» **TASK DETAILS**: Can you reproduce the data beneath, keeping every line exact?

» **GIVEN RECORDS**:
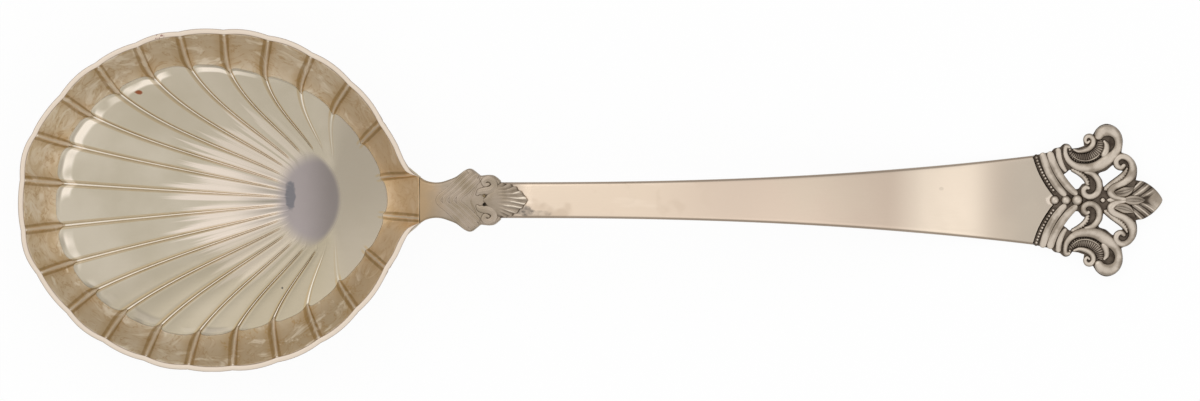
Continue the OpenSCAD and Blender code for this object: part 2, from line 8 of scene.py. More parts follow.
import bpy
import numpy as np
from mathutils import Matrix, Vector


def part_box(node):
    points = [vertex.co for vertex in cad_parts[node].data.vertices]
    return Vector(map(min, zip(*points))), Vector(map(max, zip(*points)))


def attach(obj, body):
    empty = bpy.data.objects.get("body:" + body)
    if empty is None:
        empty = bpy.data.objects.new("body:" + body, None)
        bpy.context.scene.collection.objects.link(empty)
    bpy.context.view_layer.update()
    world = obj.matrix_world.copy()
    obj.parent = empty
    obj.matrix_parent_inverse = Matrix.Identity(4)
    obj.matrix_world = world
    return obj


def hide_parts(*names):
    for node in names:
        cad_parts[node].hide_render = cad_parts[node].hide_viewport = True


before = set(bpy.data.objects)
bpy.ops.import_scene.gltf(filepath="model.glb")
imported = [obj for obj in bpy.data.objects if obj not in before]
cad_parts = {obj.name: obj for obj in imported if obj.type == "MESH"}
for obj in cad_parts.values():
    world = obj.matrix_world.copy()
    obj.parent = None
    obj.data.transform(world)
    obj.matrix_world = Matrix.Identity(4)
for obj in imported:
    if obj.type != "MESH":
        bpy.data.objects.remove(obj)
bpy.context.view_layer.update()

# Bowl. One sheet of silver, raised over a stake into an oval shell with 24 flutes, whose ribs
# run up to a smooth disc near the handle. The rim is filed flat, the foot is worn flat by the
# table, and the wall has kept a gold-brown tarnish that polishing has taken off the bottom.

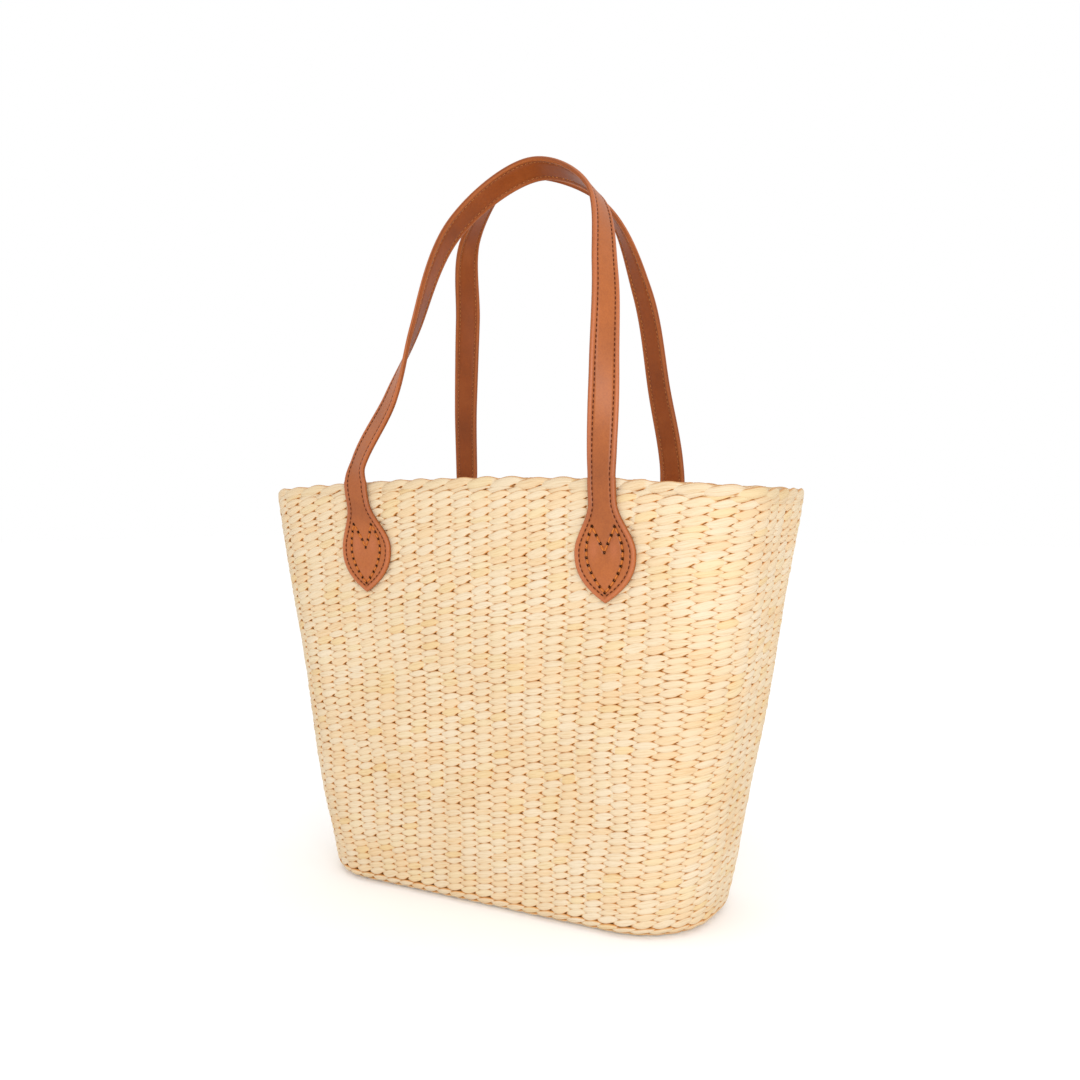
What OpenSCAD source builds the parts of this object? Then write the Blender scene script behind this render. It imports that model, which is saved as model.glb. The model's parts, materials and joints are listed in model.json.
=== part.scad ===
// Woven straw beach bag with two leather shoulder handles.
// Millimetres, +Z up.  Origin: centre of the flat base.  Long sides face -Y (front) and +Y (back).

/* [Basket] */
// Width of the basket at the rim
top_w = 444; // [400:1:480]
// Depth of the basket at the rim
top_d = 158; // [140:1:180]
// Corner radius at the rim
top_r = 47; // [35:1:60]
// Width of the basket at the base
base_w = 336; // [300:1:380]
// Depth of the basket at the base
base_d = 136; // [125:1:150]
// Corner radius at the base
base_r = 58; // [45:1:60]
// Height of the rim at the short ends
basket_h = 320; // [280:1:360]
// How much higher the rim is at the middle of the long sides
rim_rise = 9; // [0:1:14]
// Exponent of the flare from base to rim (1 is a straight taper)
flare = 0.89; // [0.8:0.01:1.1]
// Thickness of the woven wall and base
wall_t = 6; // [4:0.5:7]
// Radius with which the wall curls under to the base
curl_r = 10; // [8:1:14]
// Diameter of the twisted rope along the rim
rim_rope_d = 9; // [7:0.5:10]
// Number of upright straw stakes around the basket
stake_count = 64; // [56:4:80]

/* [Handles] */
// Width of a handle strap
strap_w = 22; // [18:0.5:24]
// Thickness of each of a strap's two leather layers
leather_t = 1.8; // [1.2:0.1:2]
// Height of the line that a handle folds about
hinge_z = 328; // [326:1:334]
// How far the top of a handle leans in from its feet
handle_lean = 58; // [40:1:60]
// Where the leaf tabs sit, left and right, seen from the handle's own side
front_tab_x = [-98, 115];
back_tab_x = [-95, 111];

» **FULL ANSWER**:
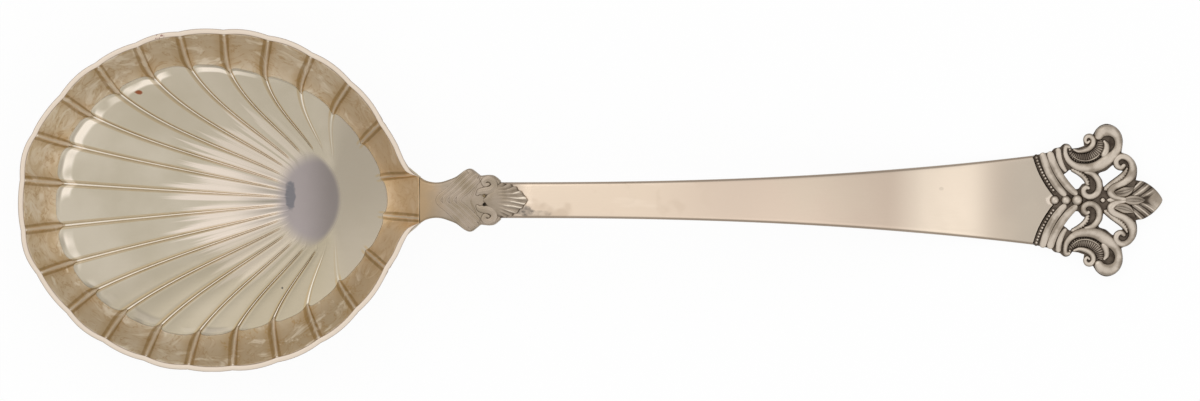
Continue the OpenSCAD and Blender code for this object: part 2, from line 8 of scene.py. More parts follow.
import bpy
import numpy as np
from mathutils import Matrix, Vector


def part_box(node):
    points = [vertex.co for vertex in cad_parts[node].data.vertices]
    return Vector(map(min, zip(*points))), Vector(map(max, zip(*points)))


def attach(obj, body):
    empty = bpy.data.objects.get("body:" + body)
    if empty is None:
        empty = bpy.data.objects.new("body:" + body, None)
        bpy.context.scene.collection.objects.link(empty)
    bpy.context.view_layer.update()
    world = obj.matrix_world.copy()
    obj.parent = empty
    obj.matrix_parent_inverse = Matrix.Identity(4)
    obj.matrix_world = world
    return obj


def hide_parts(*names):
    for node in names:
        cad_parts[node].hide_render = cad_parts[node].hide_viewport = True


before = set(bpy.data.objects)
bpy.ops.import_scene.gltf(filepath="model.glb")
imported = [obj for obj in bpy.data.objects if obj not in before]
cad_parts = {obj.name: obj for obj in imported if obj.type == "MESH"}
for obj in cad_parts.values():
    world = obj.matrix_world.copy()
    obj.parent = None
    obj.data.transform(world)
    obj.matrix_world = Matrix.Identity(4)
for obj in imported:
    if obj.type != "MESH":
        bpy.data.objects.remove(obj)
bpy.context.view_layer.update()

# Bowl. One sheet of silver, raised over a stake into an oval shell with 24 flutes, whose ribs
# run up to a smooth disc near the handle. The rim is filed flat, the foot is worn flat by the
# table, and the wall has kept a gold-brown tarnish that polishing has taken off the bottom.

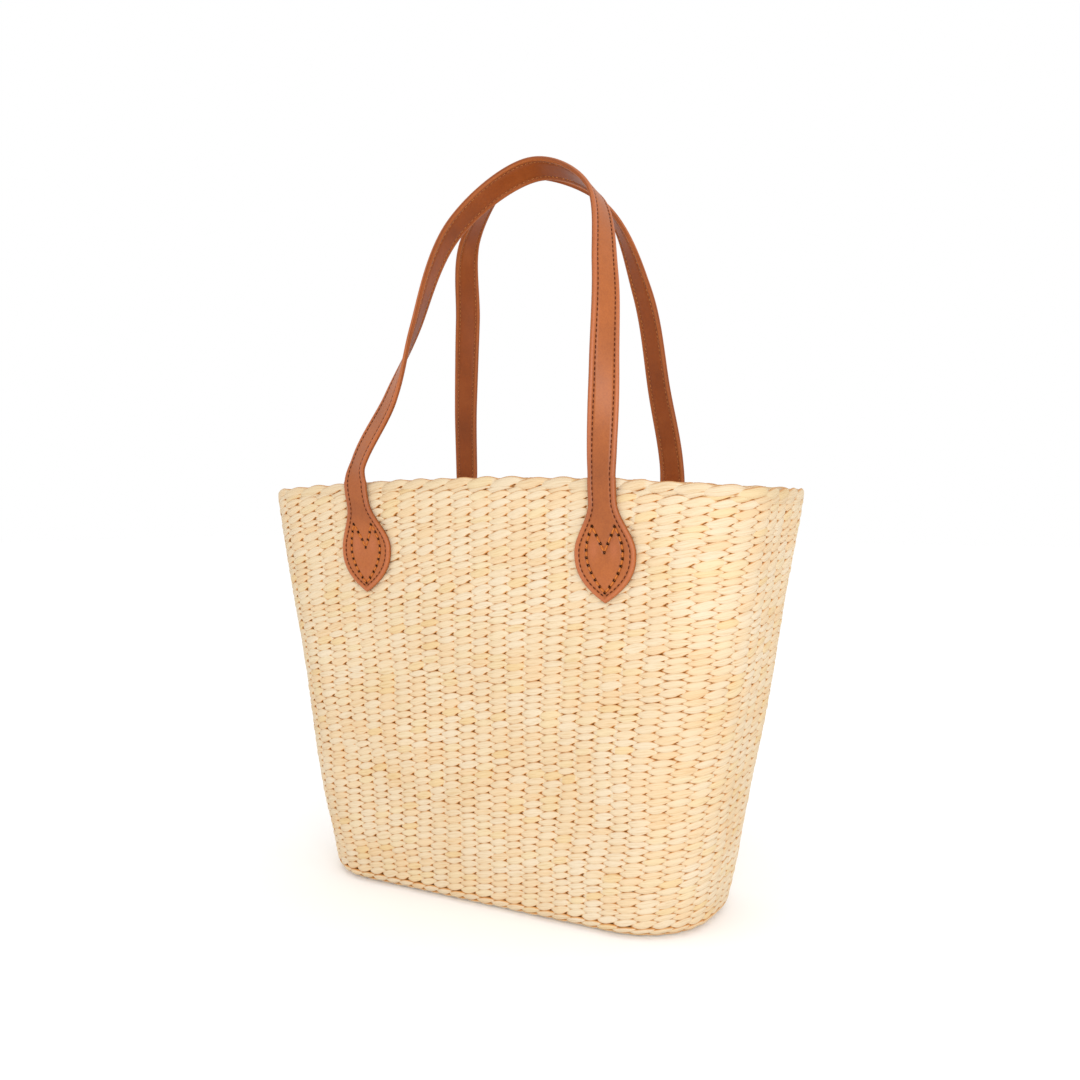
What OpenSCAD source builds the parts of this object? Then write the Blender scene script behind this render. It imports that model, which is saved as model.glb. The model's parts, materials and joints are listed in model.json.
=== part.scad ===
// Woven straw beach bag with two leather shoulder handles.
// Millimetres, +Z up.  Origin: centre of the flat base.  Long sides face -Y (front) and +Y (back).

/* [Basket] */
// Width of the basket at the rim
top_w = 444; // [400:1:480]
// Depth of the basket at the rim
top_d = 158; // [140:1:180]
// Corner radius at the rim
top_r = 47; // [35:1:60]
// Width of the basket at the base
base_w = 336; // [300:1:380]
// Depth of the basket at the base
base_d = 136; // [125:1:150]
// Corner radius at the base
base_r = 58; // [45:1:60]
// Height of the rim at the short ends
basket_h = 320; // [280:1:360]
// How much higher the rim is at the middle of the long sides
rim_rise = 9; // [0:1:14]
// Exponent of the flare from base to rim (1 is a straight taper)
flare = 0.89; // [0.8:0.01:1.1]
// Thickness of the woven wall and base
wall_t = 6; // [4:0.5:7]
// Radius with which the wall curls under to the base
curl_r = 10; // [8:1:14]
// Diameter of the twisted rope along the rim
rim_rope_d = 9; // [7:0.5:10]
// Number of upright straw stakes around the basket
stake_count = 64; // [56:4:80]

/* [Handles] */
// Width of a handle strap
strap_w = 22; // [18:0.5:24]
// Thickness of each of a strap's two leather layers
leather_t = 1.8; // [1.2:0.1:2]
// Height of the line that a handle folds about
hinge_z = 328; // [326:1:334]
// How far the top of a handle leans in from its feet
handle_lean = 58; // [40:1:60]
// Where the leaf tabs sit, left and right, seen from the handle's own side
front_tab_x = [-98, 115];
back_tab_x = [-95, 111];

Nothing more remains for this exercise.